When I’d gotten over being blown away by how amazing their cheek bones and jawlines were, I actually had to try and focus on the physics. When did letters become a viable replacement for numbers in equations and formulas? We all know “x, y and z”, we like “x, y and z”  – they helped us through GCSE algebra. But every number being replaced with a letter? Too far, my annoyingly-intelligent friends. They didn’t even use letter from the Latin alphabet. At Oxford, they use Greek letters, like sigma and epsilon. Useful.

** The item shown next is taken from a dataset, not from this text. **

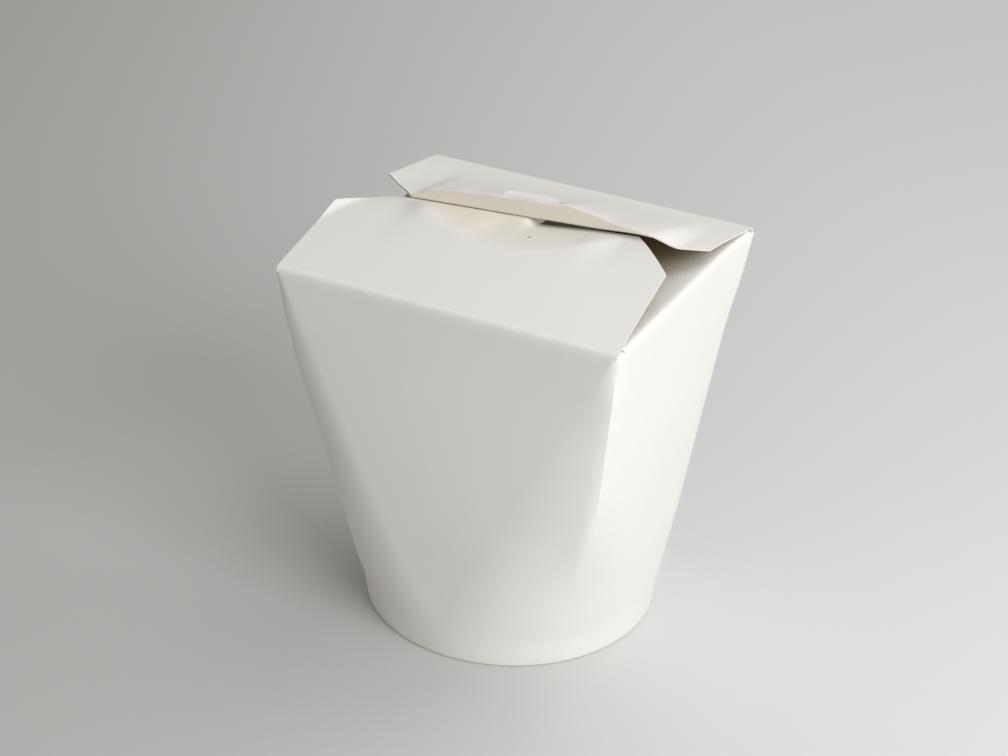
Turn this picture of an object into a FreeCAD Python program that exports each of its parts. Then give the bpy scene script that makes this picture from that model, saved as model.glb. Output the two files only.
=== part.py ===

At no point during this mind-fuck of sigmas, epsilons and kappas did anyone take out a phone and start unloading any misery onto Snapchat. No “OMDs just kill me now”, or “totes gonna need a Starbucks to get me thru this #basic”. These insane people were actually engaging with the material. And there was me, a Philosophy student whose lectures usually consist of discussions of the ontological categorisations of aardvarks.

Help

Contemplating dem aardvarks

Even more unnerving was their formality. Their laughs are slightly stiff, like a rock slide. They are perceptive to a fault. Whereas we go to our lectures to try and chat up the person we met in Fuzzies, Oxonians go to their lectures to learn. I definitely stood out, being the random African not taking notes, but then something changed. Ever seen a bunch of meerkats stand up simultaneously? It was like that.

Finally, they ended in perhaps the most stereotypical way possible. They applauded at the end of the lecture, like the lecturer was Corbyn or something. At this point I was too weirded out, and despite the kind invitation to stay for quantum mechanics, I got the hell out of there.